When Jet Airways got grounded last April, it became the last of the private carriers that had begun operating in Indian skies after the sector had been opened up, to shut shop. Its peers — such as Damania Airways, East-West, ModiLuft, and Air Sahara — had already been sold or shut down by then.
There are many contrasts and similarities between these airlines and Jet. Before launching Jet Airways 28 years ago, its Chairman Naresh Goyal had operated a travel agency — a low-profile businessman not given to flamboyance. On the other hand, Parvez Damania owned a hatchery before launching Damania Airways in 1993. He ran his airline more like a five-star hotel, giving away freebies and serving liquor on domestic flights before this was banned.
Four years later, Damania sold off his airline to NEPC Airlines, a Chennai-based company which manufactured windmills. This airline, too, folded months after it bought Damania Airways.
Dalliance with Mallya
Similarly, others airlines, such as East-West, also shut shop while Goyal ran a steady ship with the help of his trusted lieutenant Saroj Datta. This was until he engaged with Vijay Mallya, who had just launched Kingfisher Airlines, for a takeover bid for Air Sahara.
Air Sahara was finally bought by Jet in 2007 but those who watched the takeover bid unfold claim that Mallya led Goyal down the garden path and left him to nurse back an airline which was broken from the start.
Air Sahara hung around Jet’s neck like an albatross, bleeding the company year after year. More of the row between Goyal and Mallya was to come later.
Subsequently, Goyal returned the favour after he managed to whisk away Etihad as a funding partner as Mallya watched helplessly. Etihad Airways bought a 24 per cent stake in Jet for around $380 million, allowing Goyal some breathing space.
Mallya needed that money badly to rebuild his airline after he had poured nearly ₹1,000 crore to buy Air Deccan in 2007, pledged his shares in his profit-making liquor businesses to raise money to run the airline, and received a one-time favour from the government to reschedule his loans. He still was unable to manage the airline’s spiralling losses.
Where Kingfisher erred
It might seem that the career paths of Mallya and Goyal ran on a similar trajectory but they were vastly different, too. Mallya had no roadmap to run Kingfisher Airlines. He launched services on routes which were unprofitable, loaded his passengers with goodies and committed the same mistake as Damania.
For all purposes, Kingfisher was a five-star hotel on air. Its decision to buy low-cost carrier Air Deccan when its own business model was that of a full-service carrier was an absolute blunder. Similarly, many attribute Jet’s downfall to its buying out low cost carrier Air Sahara when its image was that of a full-service carrier.

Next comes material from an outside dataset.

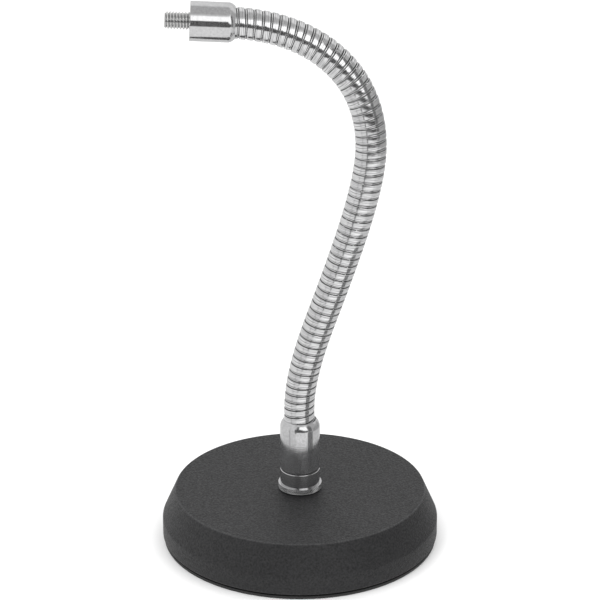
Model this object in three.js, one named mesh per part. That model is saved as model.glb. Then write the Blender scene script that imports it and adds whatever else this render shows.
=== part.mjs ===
// Desktop microphone stand: cast base, lock collar, gooseneck between two ferrules, threaded stud.
// Millimetres, +Z up. The origin is the middle of the base's underside, on the table.
// The gooseneck rises from the base, leans towards +X and curls over towards -X.
// Each link of the neck is a rigid stand-in for a few turns of the two wires that are wound together.

import * as THREE from 'three';

// ---- driving dimensions ------------------------------------------------------------------------

const GAP = 0.3;                    // air left between two pieces that touch

// base
const BASE_RADIUS = 75;
const BASE_HEIGHT = 29.3;
const BAND_TOP = 13.2;              // height where the upright band turns into the skirt
const RIM_RADIUS = 68;              // edge of the flat top
const BASE_WALL_INNER_RADIUS = 62;
const BASE_CEILING = 19.5;          // underside of the top plate, inside the recess
const BOSS_RADIUS = 20;
const BOSS_BOTTOM = 16;
const FOOT_HEIGHT = 2;
const FOOT_INNER_RADIUS = 64.5;
const FOOT_OUTER_RADIUS = 74.2;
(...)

Mallya did a reverse merger of the two airlines so that Kingfisher could start flying international routes immediately. He launched services to the US and UK, taking on biggies like British Airways and some of the American carriers. Within a month, its global rivals squeezed Kingfisher out of the race.
In Jet’s case, it was more of a case of an airline whose business model had run its course.
Jet’s folly
Jet would have had to play out of its skin to maintain its operations and perhaps reset itself but a bleeding entity can only go so far. In a note to its investors, analysts from ICICI Securities had warned a year before the suspension of the airline’s services that the cost of operating Jet Airways remained one of the highest in the industry.
“Given the continuous rise in crude oil prices along with a weakening rupee, the operating environment would continue to remain challenging for the company, going forward. Hence, we drop coverage on the company,” Rashesh Shah and Devang Bhatt wrote in the note. A year later, their warning came true. In April 2019, various lenders of Jet Airways, which was by then weighed down with a debt of $1.2 billion, decided to refer the company to the NCLT for bankruptcy proceedings.